The Scott’s strove to meet their increasing spatial needs using environmentally responsible certified, salvaged, and alternative materials. Alan and Ana performed much of the earlier construction/installation work and the general contractor, Craftsmen Unlimited, did the bulk of the work on the addition to the master bedroom.
About 60% of the framing lumber used in the bedroom addition was salvage material from the Rebuilding Center and Endura Wood Products and about 30% was FSC certified from Collins Companies and Environmental Building Supplies. The salvaged wood was very high quality and less expensive than new wood but these savings were offset by increased labor to obtain and refinish the wood (i.e., removing old paint). Additional lumber was salvaged from the home's outer walls, that were demolished to enlarge the bedroom, and remilled cedar was used for the siding. Endura Wood Products was able to match the existing V-grove shiplap planks to dress the exterior of the new addition and retain the home’s unique and historical appearance.

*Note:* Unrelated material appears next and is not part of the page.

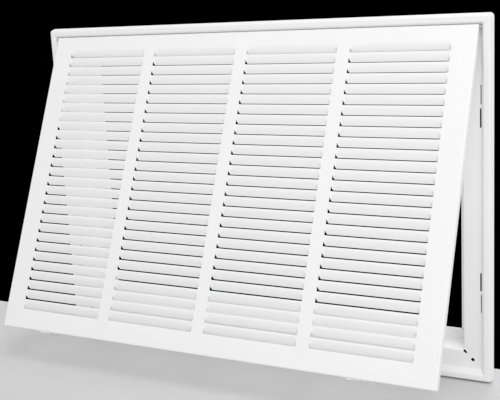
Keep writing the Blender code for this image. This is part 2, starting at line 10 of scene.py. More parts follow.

The Scott’s selected bamboo flooring for their master bedroom to further reduce their project’s demand for virgin wood. While the vertical-grain material is dense and holds up well to daily use, installers had to pay extra attention when nailing because it can split if not nailed properly. The boards were finished with low toxic hard wax oil from Environmental Building Supplies. To ensure good indoor air quality, the Scotts used low-VOC interior wood finishes, including Safecoat and Aglia. They also removed vinyl flooring and carpeting throughout the house as they installed their radiant floor heating system.
The cabinets in the existing bathroom are made from FSC certified maple and veneer plywood and the countertop was covered with recycled windshield glass tile from Environmental Building Supplies.
Photovoltaic panels remain on the Scott’s list of "to dos" around the house and Alan had the foresight to start preparing while the home was under construction. More specifically, he installed a conduit for the future photovoltaic panels when the south wall was open so that he wouldn't have to repair the wallboard and paint later. Although they cannot reap the benefits of this work now, it will be much easier and less costly to complete the project in the future because of this incremental approach. On the flip side, Alan wishes that he had the same foresight with the solar water heater and the looming need to replace the roof.
Keys to Success - Construction:
- Prioritize salvage materials and specify FSC certified woods where salvage is not feasible
- Integrate alternative renewable materials such as bamboo
- Be aware of unique installation techniques with alternative materials
- Use low-toxic interior finishes and seals
- Anticipate future projects by installing necessary conduits and structural support that will enable future improvements.